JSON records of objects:
========

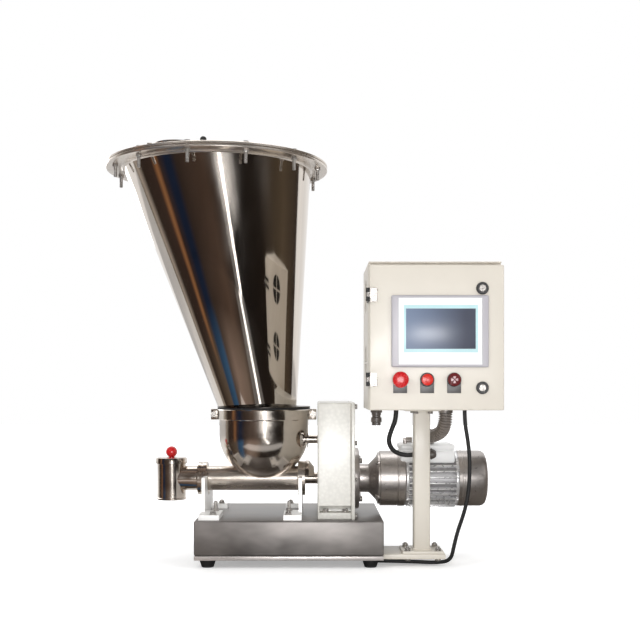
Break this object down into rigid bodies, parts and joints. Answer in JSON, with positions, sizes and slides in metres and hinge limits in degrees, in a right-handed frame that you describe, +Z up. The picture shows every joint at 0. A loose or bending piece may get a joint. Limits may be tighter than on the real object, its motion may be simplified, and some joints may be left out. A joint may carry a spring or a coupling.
{
  "type": "loss-in-weight feeder",
  "caption": "Loss-in-weight screw feeder: leaning hopper over an agitated bowl, barrel with outlet spout, gear housing and motor, and a control cabinet on a post, all on a weighed platform.",
  "frame": {"origin": "on the floor, at the centre of the four feet", "axes": "+Z up; +Y away from the operator's side, where the cabinet door is; +X from the outlet spout towards the motor"},
  "size_m": [0.9274, 0.609, 1.0245],
  "materials": {
    "dark_stainless": "satin",
    "polished_stainless": "polished",
    "bolt_steel": "satin",
    "gear_steel": "machined",
    "bare_aluminium": "satin",
    "black_rubber": "matte",
    "red_plastic": "gloss",
    "black_plastic": "matte",
    "white_plastic": "satin",
    "screen_glass": "gloss",
    "hammered_cream": "hammered",
    "cream_paint": "satin",
    "grey_paint": "satin paint",
    "conduit_plastic": "matte"
  },
  "bodies": {
    "machine": {"base_frame": "dark_stainless", "platform_cover": "dark_stainless", "load_cell": "bare_aluminium", "rubber_feet": "black_rubber", "screw_barrel": "polished_stainless", "outlet_spout": "polished_stainless", "spout_clamp": "polished_stainless", "barrel_bracket_front": "polished_stainless", "barrel_bracket_rear": "polished_stainless", "frame_bolts": "bolt_steel", "agitator_bowl": "polished_stainless", "bowl_clamp_front": "polished_stainless", "bowl_clamp_rear": "polished_stainless", "clamp_bolts": "bolt_steel", "hopper_gasket": "black_rubber", "hopper_cone": "polished_stainless", "hopper_lid": "polished_stainless", "lid_bolts": "bolt_steel", "inlet_neck": "polished_stainless", "gear_housing": "hammered_cream", "housing_cover": "hammered_cream", "shaft_bearings": "bolt_steel", "coupling_guard": "polished_stainless", "drive_bolts": "bolt_steel", "reducer": "grey_paint", "motor_frame": "bare_aluminium", "fan_cover": "grey_paint", "terminal_box": "white_plastic", "post_foot": "cream_paint", "cabinet_post": "cream_paint", "cabinet_body": "cream_paint", "mounting_plate": "bare_aluminium", "motor_drive": "black_plastic", "body_hinge_leaves": "bolt_steel", "cable_glands": "black_plastic", "motor_cable": "black_rubber", "load_cell_cable": "black_rubber", "conduit": "conduit_plastic"},
    "rotor": {"motor_rotor": "gear_steel", "cooling_fan": "black_plastic"},
    "screw": {"feed_screw": "polished_stainless", "screw_gear": "gear_steel"},
    "stirrer": {"agitator": "polished_stainless", "agitator_gear": "gear_steel"},
    "outlet_cap": {"spout_cap": "polished_stainless", "cap_knob": "red_plastic"},
    "fill_cover": {"inlet_cover": "polished_stainless", "cover_knob": "black_plastic"},
    "door": {"cabinet_door": "cream_paint", "door_hinge_leaves": "bolt_steel", "operator_panel": "white_plastic", "panel_screen": "screen_glass", "legend_plates": "black_plastic", "control_collars": "bolt_steel", "pilot_lamp": "red_plastic"},
    "stop_button": {"estop_head": "red_plastic"},
    "lit_button": {"start_button": "red_plastic"},
    "upper_lock": {"lock_upper": "bolt_steel"},
    "lower_lock": {"lock_lower": "bolt_steel"}
  },
  "joints": [
    {"name": "rotor_spin", "type": "hinge", "parent": "machine", "child": "rotor", "pos_m": [0.345, 0, 0.192], "axis": [1, 0, 0], "continuous": true},
    {"name": "screw_spin", "type": "hinge", "parent": "machine", "child": "screw", "pos_m": [0, 0, 0.192], "axis": [1, 0, 0], "continuous": true},
    {"name": "stirrer_spin", "type": "hinge", "parent": "machine", "child": "stirrer", "pos_m": [0, -0.05, 0.29], "axis": [1, 0, 0], "continuous": true},
    {"name": "cap_lift", "type": "slide", "parent": "machine", "child": "outlet_cap", "axis": [0, 0, 1], "range_m": [0, 0.04]},
    {"name": "fill_cover_hinge", "type": "hinge", "parent": "machine", "child": "fill_cover", "pos_m": [-0.339, -0.04, 0.999], "axis": [0, -1, 0], "range_deg": [0, 110]},
    {"name": "door_hinge", "type": "hinge", "parent": "machine", "child": "door", "pos_m": [0.1735, -0.319, 0.5], "axis": [0, 0, -1], "range_deg": [0, 115]},
    {"name": "stop_press", "type": "slide", "parent": "door", "child": "stop_button", "axis": [0, 1, 0], "range_m": [0, 0.0045]},
    {"name": "lit_press", "type": "slide", "parent": "door", "child": "lit_button", "axis": [0, 1, 0], "range_m": [0, 0.003], "stiffness_N_per_m": 400},
    {"name": "upper_lock_turn", "type": "hinge", "parent": "door", "child": "upper_lock", "pos_m": [0.42, -0.31, 0.629], "axis": [0, 1, 0], "range_deg": [0, 90]},
    {"name": "lower_lock_turn", "type": "hinge", "parent": "door", "child": "lower_lock", "pos_m": [0.42, -0.31, 0.415], "axis": [0, 1, 0], "range_deg": [0, 90]}
  ],
  "couplings": [
    {"joint": "screw_spin", "follows": "rotor_spin", "ratio": 0.11111},
    {"joint": "stirrer_spin", "follows": "rotor_spin", "ratio": -0.051852}
  ]
}
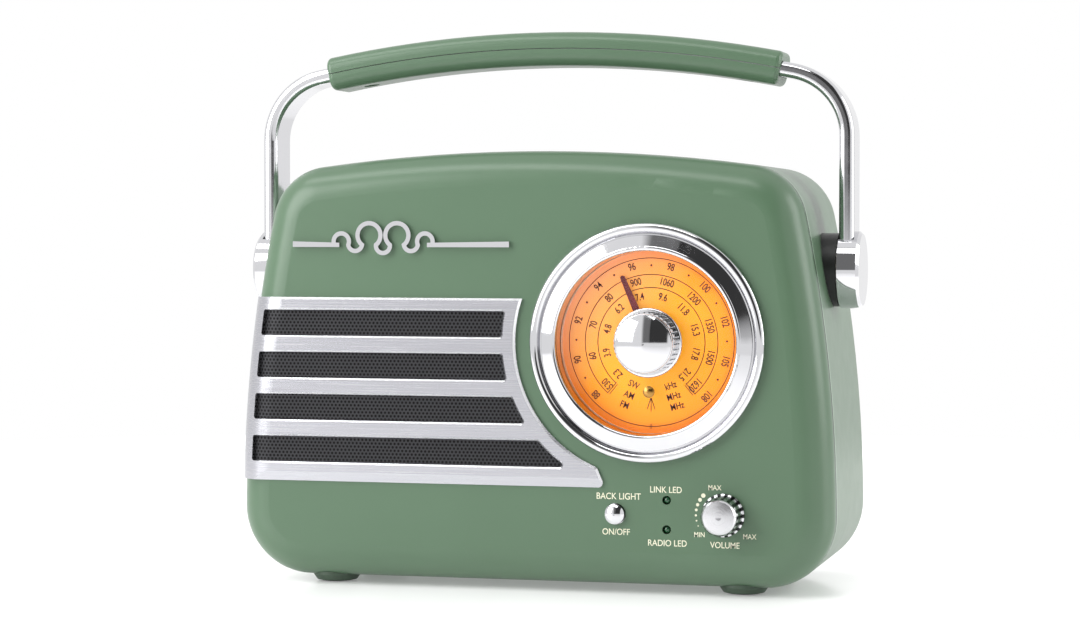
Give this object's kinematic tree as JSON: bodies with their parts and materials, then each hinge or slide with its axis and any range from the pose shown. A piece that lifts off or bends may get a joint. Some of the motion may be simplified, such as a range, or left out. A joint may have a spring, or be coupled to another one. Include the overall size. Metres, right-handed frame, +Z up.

========

Aim:
Select every line in the records above that contains the word "from".

The answer:
  "frame": {"origin": "on the floor, at the centre of the four feet", "axes": "+Z up; +Y away from the operator's side, where the cabinet door is; +X from the outlet spout towards the motor"},
Give this object's kinematic tree as JSON: bodies with their parts and materials, then each hinge or slide with its axis and any range from the pose shown. A piece that lifts off or bends may get a joint. Some of the motion may be simplified, such as a range, or left out. A joint may have a spring, or be coupled to another one. Include the overall size. Metres, right-handed frame, +Z up.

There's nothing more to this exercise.